Dillard’s interest in books emerges before she even truly discovers how deeply she will come to love them. Early in life, books become habitual relief to Dillard; she describes her morning-time habits: “To wake up, I read on the sunporch” (68). Her world begins to open in books; she discovers language similarities between her hometown of Pittsburgh and Scotland in the book Kidnapped, which enthralls her enough that her “hands were icy from holding Kidnapped up” (69). Little did Dillard know as she laid reading Kidnapped that books would have such a profound impact on her life.

Dillard’s first serious encounter with reading occurs when a friend two doors down lends her his father’s drawing book. She writes that she was “amazed that there were books about things one actually did” (78). Having already had an interest in drawing for the previous two years, Dillard’s discovery of Kimon Nicolaides’ The Natural Way to Draw causes drawing to become an all-encompassing passion to her. Along with giving her an introduction to drawing, The Natural Way to Draw is the first book that Dillard describes as truly exciting: “Now this book would ignite my fervor for conscious drawing” (78).

Thus Dillard’s addiction to reading begins. She “began reading books, reading books to delirium” (80). Enraptured by the new worlds at her fingertips, she writes, “I began by vanishing from the known world into the passive abyss of reading, but soon found myself engaged with surprising vigor because the things in books…roused me from my stupor” (80). Books allow Dillard both to escape the world in which she lives, while at the same time opening her eyes to aspects of the world she had never considered before.

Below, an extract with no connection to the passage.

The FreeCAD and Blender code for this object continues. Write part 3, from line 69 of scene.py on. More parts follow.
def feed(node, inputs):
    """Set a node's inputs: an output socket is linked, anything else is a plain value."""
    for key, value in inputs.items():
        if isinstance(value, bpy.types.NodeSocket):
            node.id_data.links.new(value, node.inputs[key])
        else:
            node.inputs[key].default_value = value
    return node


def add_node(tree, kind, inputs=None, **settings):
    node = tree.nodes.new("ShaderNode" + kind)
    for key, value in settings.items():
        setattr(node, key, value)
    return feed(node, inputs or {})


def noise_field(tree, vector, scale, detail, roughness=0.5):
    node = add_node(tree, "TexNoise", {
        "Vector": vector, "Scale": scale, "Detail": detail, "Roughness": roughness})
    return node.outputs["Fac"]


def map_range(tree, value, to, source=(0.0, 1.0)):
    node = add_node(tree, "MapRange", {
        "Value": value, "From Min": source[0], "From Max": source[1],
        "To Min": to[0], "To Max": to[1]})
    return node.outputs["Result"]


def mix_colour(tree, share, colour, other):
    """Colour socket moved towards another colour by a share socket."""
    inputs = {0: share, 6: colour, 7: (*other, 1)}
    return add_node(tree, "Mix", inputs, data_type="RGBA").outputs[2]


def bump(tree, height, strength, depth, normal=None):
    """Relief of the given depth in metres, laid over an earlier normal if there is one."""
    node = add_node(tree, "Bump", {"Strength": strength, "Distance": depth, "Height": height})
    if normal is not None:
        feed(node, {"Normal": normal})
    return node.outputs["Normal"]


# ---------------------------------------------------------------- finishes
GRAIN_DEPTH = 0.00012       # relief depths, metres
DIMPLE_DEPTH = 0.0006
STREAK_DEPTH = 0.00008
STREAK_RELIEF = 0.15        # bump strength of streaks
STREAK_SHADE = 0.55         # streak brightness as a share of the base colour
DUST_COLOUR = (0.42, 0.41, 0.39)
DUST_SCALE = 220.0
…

The Homewood free library soon becomes one of Dillard’s favorite places to be. While her mother sits in a chair chatting with librarians, Dillard pours over the stacks of books contained in the library’s high shelves, marveling at their contents and wondering over those who have read the books before her. It is “in the cool darkness of a bottom shelf” that Dillard discovers the book that perhaps most influences the love of nature that will accompany her into adulthood. The Field Book of Ponds and Streams, fascinates Dillard as it discusses “how to make sweep nets, plankton nets, glass-bottomed buckets, and killing jars”. This volume piques her curiosity, and she positively itches to write the author and ask him where she personally “might find a pond, or a stream” (81). The Field Book of Ponds and Streams unleashes Dillard’s inner naturalist, and the great outdoors develops through the years into one of her raging lifelong passions.

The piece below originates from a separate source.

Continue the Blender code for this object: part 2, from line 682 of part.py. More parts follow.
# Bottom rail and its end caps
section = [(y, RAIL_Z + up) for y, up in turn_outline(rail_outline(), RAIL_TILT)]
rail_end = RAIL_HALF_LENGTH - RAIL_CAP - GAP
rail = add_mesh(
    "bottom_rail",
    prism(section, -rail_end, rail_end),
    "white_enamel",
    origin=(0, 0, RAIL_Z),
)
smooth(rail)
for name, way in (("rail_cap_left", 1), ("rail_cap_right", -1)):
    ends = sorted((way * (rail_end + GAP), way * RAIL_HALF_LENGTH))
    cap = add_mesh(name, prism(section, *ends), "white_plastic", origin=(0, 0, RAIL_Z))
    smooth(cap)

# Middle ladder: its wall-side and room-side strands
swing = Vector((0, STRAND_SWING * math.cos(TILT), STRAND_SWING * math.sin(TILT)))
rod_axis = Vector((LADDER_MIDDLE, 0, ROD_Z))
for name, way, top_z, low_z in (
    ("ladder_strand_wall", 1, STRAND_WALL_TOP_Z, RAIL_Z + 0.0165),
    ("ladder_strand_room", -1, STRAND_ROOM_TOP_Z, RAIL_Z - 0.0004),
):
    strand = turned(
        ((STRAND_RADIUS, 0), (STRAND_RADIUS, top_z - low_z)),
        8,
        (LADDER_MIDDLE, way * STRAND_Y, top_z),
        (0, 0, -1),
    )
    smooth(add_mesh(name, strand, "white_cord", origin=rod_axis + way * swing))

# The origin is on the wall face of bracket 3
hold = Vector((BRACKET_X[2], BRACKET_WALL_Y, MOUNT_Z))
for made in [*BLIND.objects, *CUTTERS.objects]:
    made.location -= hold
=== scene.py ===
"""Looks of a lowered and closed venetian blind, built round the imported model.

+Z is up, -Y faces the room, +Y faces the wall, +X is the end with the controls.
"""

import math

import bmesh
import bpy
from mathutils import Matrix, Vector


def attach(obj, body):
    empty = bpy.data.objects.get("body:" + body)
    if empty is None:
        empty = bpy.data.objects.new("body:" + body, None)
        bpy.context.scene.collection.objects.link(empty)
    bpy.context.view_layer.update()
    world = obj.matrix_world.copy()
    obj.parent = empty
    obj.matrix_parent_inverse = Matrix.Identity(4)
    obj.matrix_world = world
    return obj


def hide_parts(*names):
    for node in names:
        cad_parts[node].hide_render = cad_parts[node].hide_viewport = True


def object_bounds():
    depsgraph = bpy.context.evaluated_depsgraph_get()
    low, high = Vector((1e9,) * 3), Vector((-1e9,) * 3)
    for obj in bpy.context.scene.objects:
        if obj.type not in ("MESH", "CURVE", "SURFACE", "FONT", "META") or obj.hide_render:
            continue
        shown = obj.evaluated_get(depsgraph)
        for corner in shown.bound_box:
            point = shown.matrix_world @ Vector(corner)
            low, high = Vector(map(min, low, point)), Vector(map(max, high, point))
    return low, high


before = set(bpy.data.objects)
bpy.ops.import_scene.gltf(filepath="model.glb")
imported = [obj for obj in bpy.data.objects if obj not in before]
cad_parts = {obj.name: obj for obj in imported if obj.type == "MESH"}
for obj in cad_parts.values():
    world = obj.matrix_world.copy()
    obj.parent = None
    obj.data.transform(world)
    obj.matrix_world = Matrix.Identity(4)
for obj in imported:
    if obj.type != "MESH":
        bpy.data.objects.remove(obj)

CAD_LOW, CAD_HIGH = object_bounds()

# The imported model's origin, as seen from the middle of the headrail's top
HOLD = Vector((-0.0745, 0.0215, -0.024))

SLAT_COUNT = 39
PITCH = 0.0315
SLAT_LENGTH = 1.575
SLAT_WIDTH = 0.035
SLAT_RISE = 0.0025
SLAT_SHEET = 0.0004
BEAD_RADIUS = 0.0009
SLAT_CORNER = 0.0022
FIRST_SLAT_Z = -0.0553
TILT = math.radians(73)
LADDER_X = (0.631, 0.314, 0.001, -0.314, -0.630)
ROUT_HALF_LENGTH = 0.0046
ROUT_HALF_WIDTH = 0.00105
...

Occasionally, however, Dillard finds disappointment in books. The books adults hand to her reinforce her conclusion that adults can hardly be trusted. Adults recommend books about Nancy Drew, short adults, or the sea; some she finds childish, and others just lacking interest. Although the possibilities in the library are endless, only limited by her ability to reach the upper shelves, Dillard finds that “the going [is] always rocky” (84). Books cause her to grow more independent in her opinions, even at a young age, as she develops a personal taste for reading. She learns to depend on that judgment, rather than on the opinions of adults or publishers. Some books she loves, and others she strongly dislikes; she finds, however, that it is “a plain truth that most books [fall] apart halfway through” (84). While most children do not find this kind of independent thought until much later in life, Dillard, at a young age, begins to develop strong opinions about the books she reads. After reading Jude the Obscure, she comments, “It started out so well. Halfway through, its author forgot how to write” (84).

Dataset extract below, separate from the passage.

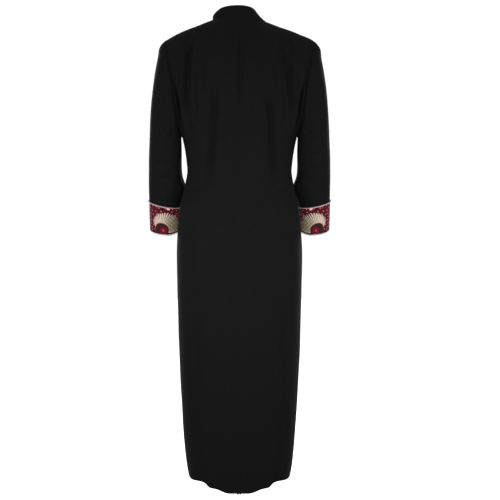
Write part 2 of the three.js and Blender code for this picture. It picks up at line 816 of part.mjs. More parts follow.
// Panels, sleeve and cuff of one side
function sidePieces(side, word, backFolds, frontFolds) {
  const back = foldedPanel(side, 1, [...backFolds, ...foldsCentreBack]);
  const front = foldedPanel(side, -1, frontFolds);
  shareEdgeNormals(back, front);
  const sleeve = sleeveGrid(side, back, front);
  copyCornerNormals(back, front);
  openSeams(back);
  openSeams(front);
  const left = side > 0;
  return [
    sheetMesh("back_" + word, back.rows, back.normals, bodyWall, clothBlack, left, false),
    sheetMesh("front_" + word, front.rows, front.normals, bodyWall, clothBlack, !left, false),
    sheetMesh("sleeve_" + word, sleeve.rows, sleeve.normals, bodyWall, clothBlack, !left, true),
    ...cuffPieces(side, word, sleeve.turns),
  ];
}

const abaya = new THREE.Group();
abaya.name = "abaya";
for (const piece of sidePieces(1, "left", foldsBackLeft, foldsFrontLeft)) abaya.add(piece);
for (const piece of sidePieces(-1, "right", foldsBackRight, foldsFrontRight)) abaya.add(piece);
abaya.add(collarPiece());

export default abaya;
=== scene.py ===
import math
import bmesh
import bpy
import numpy as np
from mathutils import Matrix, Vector, noise as cloudNoise
from mathutils.kdtree import KDTree


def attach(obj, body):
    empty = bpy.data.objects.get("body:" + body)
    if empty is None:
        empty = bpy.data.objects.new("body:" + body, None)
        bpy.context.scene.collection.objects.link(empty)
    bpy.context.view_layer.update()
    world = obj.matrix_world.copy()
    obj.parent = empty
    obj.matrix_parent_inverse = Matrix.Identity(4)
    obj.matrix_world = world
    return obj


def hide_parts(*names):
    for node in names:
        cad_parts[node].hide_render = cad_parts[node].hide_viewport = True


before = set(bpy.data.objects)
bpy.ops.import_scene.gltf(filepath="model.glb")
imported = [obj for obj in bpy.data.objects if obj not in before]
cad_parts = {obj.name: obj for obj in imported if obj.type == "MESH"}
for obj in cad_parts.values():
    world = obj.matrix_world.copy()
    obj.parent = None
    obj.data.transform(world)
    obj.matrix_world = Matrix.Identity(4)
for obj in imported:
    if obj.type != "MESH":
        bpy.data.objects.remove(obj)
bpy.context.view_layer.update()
millimetre = 0.001


# The camera stands level behind the garment, at half its height.

camera = {
    "place": (-0.0298, 3.1, -0.6498),
    "turn": (90, 0, 180),
    "lens": 78.7,
    "reach": 60,
}


def placeCamera(settings):
    data = bpy.data.cameras.new("camera")
    data.lens = settings["lens"]
    data.clip_end = settings["reach"]
    holder = bpy.data.objects.new("camera", data)
    holder.location = settings["place"]
    holder.rotation_euler = [math.radians(angle) for angle in settings["turn"]]
    bpy.context.scene.collection.objects.link(holder)
    bpy.context.scene.camera = holder


# A white floor and soft lights: two small ones behind the cuffs, a high and a low one further back, one
# at each side and two before. Places and sizes are in metres, and a spread is in degrees.

studio = {
    "floorHeight": -1.46,
    "floorSize": 30,
    "floorShade": 0.9,
    "floorRoughness": 0.9,
    "floorGlow": 0.9,
    "backdrop": 1.05,
    "skyLight": 0.48,
    "lights": {
        "key_left": {"place": (0.78, 1.0, -0.64), "size": (0.25, 0.4), "power": 1.12, "spread": 75},
        "key_right": {"place": (-0.78, 1.0, -0.64), "size": (0.25, 0.4), "power": 1.16, "spread": 75},
        "above_behind": {"place": (0.1, 2.4, 1.8), "size": (1.4, 1.0), "power": 16},
        "below_behind": {"place": (0.1, 2.4, -1.25), "size": (1.4, 0.3), "power": 17.5},
        "side_left": {"place": (2.8, 0.7, -0.3), "size": (0.8, 2.4), "power": 12.5},
        "side_right": {"place": (-2.8, 0.7, -0.3), "size": (0.8, 2.4), "power": 12.0},
        "front_left": {"place": (1.5, -2.3, -0.1), "size": (1.0, 1.4), "power": 30},
        "front_right": {"place": (-1.5, -2.3, -0.1), "size": (1.0, 1.4), "power": 30},
    },
    "aim": (0, 0, -0.62),
}
fullSpread = 180


def buildStudio(settings):
    world = bpy.data.worlds.new("world")
    bpy.context.scene.world = world
    world.use_nodes = True
    tree = world.node_tree
    tree.nodes.clear()
    output = tree.nodes.new("ShaderNodeOutputWorld")
    seen = tree.nodes.new("ShaderNodeBackground")
    lighting = tree.nodes.new("ShaderNodeBackground")
    choice = tree.nodes.new("ShaderNodeMixShader")
    ray = tree.nodes.new("ShaderNodeLightPath")
    seen.inputs["Strength"].default_value = settings["backdrop"]
    seen.inputs["Color"].default_value = (1, 1, 1, 1)
    lighting.inputs["Color"].default_value = (1, 1, 1, 1)
    lighting.inputs["Strength"].default_value = settings["skyLight"]
    tree.links.new(ray.outputs["Is Camera Ray"], choice.inputs[0])
    tree.links.new(lighting.outputs[0], choice.inputs[1])
    tree.links.new(seen.outputs[0], choice.inputs[2])
    tree.links.new(choice.outputs[0], output.inputs[0])

    floorMesh = bmesh.new()
    bmesh.ops.create_grid(floorMesh, x_segments=4, y_segments=4, size=settings["floorSize"] / 2)
    bmesh.ops.translate(floorMesh, verts=floorMesh.verts, vec=(0, 0, settings["floorHeight"]))
    data = bpy.data.meshes.new("floor")
    floorMesh.to_mesh(data)
    floorMesh.free()
    floor = bpy.data.objects.new("floor", data)
    bpy.context.scene.collection.objects.link(floor)
    material = bpy.data.materials.new("floor")
    material.use_nodes = True
    shader = material.node_tree.nodes["Principled BSDF"]
    shader.inputs["Base Color"].default_value = [settings["floorShade"]] * 3 + [1]
    shader.inputs["Roughness"].default_value = settings["floorRoughness"]
    shader.inputs["Emission Color"].default_value = (1, 1, 1, 1)
    shader.inputs["Emission Strength"].default_value = settings["floorGlow"]
    data.materials.append(material)
    floor.visible_diffuse = False
    floor.visible_glossy = False

    for name, light in settings["lights"].items():
        lamp = bpy.data.lights.new(name, "AREA")
        lamp.shape = "RECTANGLE"
        lamp.size, lamp.size_y = light["size"]
        lamp.energy = light["power"]
        lamp.spread = math.radians(light.get("spread", fullSpread))
        holder = bpy.data.objects.new(name, lamp)
        holder.location = light["place"]
        direction = Vector(settings["aim"]) - Vector(light["place"])
        holder.rotation_euler = direction.to_track_quat("-Z", "Y").to_euler()
        bpy.context.scene.collection.objects.link(holder)
    bpy.context.scene.view_settings.view_transform = "Standard"
    print("made the studio with", len(settings["lights"]), "lights")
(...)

Dillard sums up her love for reading by describing books as something she “plundered…for many years”. As many avid readers experience, Dillard is “swept…away” by books and reading (85). Books were believable to Dillard, and she set her hopes and dreams upon them–the dreams she discovered in those same books. One such goal she had was that of being an architect, for after all, “Children who drew…became architects” (80). Books, along with her grandparents’ paper boy, also set her on course to become a “rock-hound”, a hobby which sets her about collecting any rock she comes across in her search for dinosaur bones, gold, and precious gems (141). Books do not only influence her passions as she matures into adulthood, but also her future career, as it is likely this early passion for and exposure to the written word highly influenced her future as a writer.

The doors Annie Dillard steps through on her way to becoming who she is are often opened through reading. Many of her defining qualities, including her love for art, nature, and writing, are derived from her passionate hours of reading as a child. When it comes to the endless undiscovered knowledge trapped within the pages of books, Dillard recognizes that, “The sky [is] the limit” (149). The education she finds in books create qualities in Dillard that cause her to be the enthusiastic, curious, naturalistic, writing adult that she is today.